Oliphant argues that the Senate (Democrats) should argue for the release of all the paperwork Roberts produced during his work for various Republican administrations.
To the general public the White House portrays the judge as a lawyer advocating for his client; to its conservative friends, the White House is saying that he believed in his work. Let's find the truth.

He also says that Roberts should be questioned on his views about the right to privacy,(which predates Roe, being established in Griswold v Connecticut), and if Roberts fails to offer support for the right, to claim that as grounds for a filibuster.

But his final paragraph emphasizes the point others have made since the nomination was announced - the rights under Roe cannot ultimately be guaranteed by SCOTUS:

But the most important obligation is to secure abortion rights through political work. In the end, the courts never provide enough protection for constitutional rights if voters are not asked to support them.

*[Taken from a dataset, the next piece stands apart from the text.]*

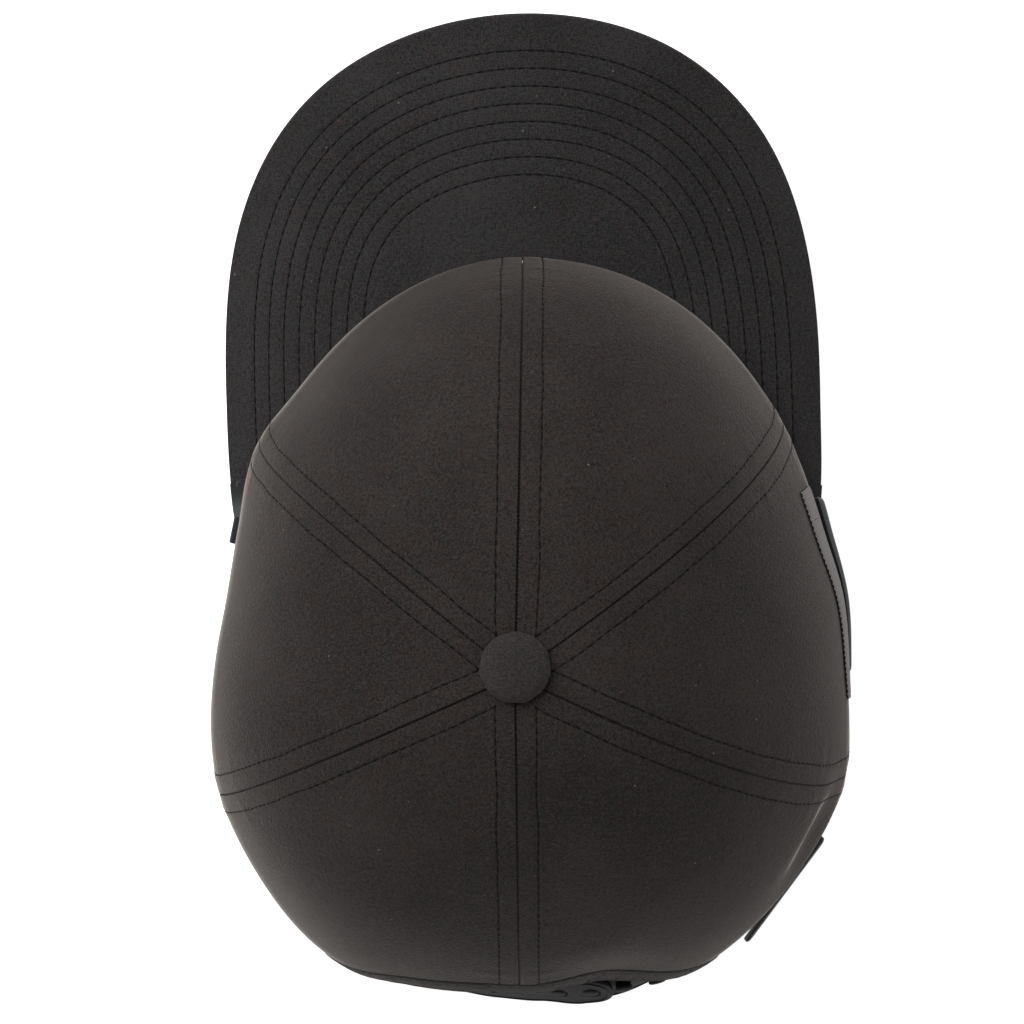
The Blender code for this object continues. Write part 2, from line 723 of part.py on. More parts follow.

ELections do have consequences. The Democrats lost the last three national elections, having control of the Senate for less than 2 years of Bush’s term. The issue needs to be on the front page of political conflict, not as an issue of abortion, but as an issue of privacy rights, with due notice that should Conservatives succeed in rolling back Roecompletely, Griswold and birth control will also soon be under attack. And if anyone doubts their hostility towards women’s right, look also at their attitude towards Title IX, which is a subject on which the record of Roberts is also not very promising. I would add to the list of things about which he should be questioned to be as specific as possible on this legislation, which has made possible things like the championship U.S. Women’s National Soccer team.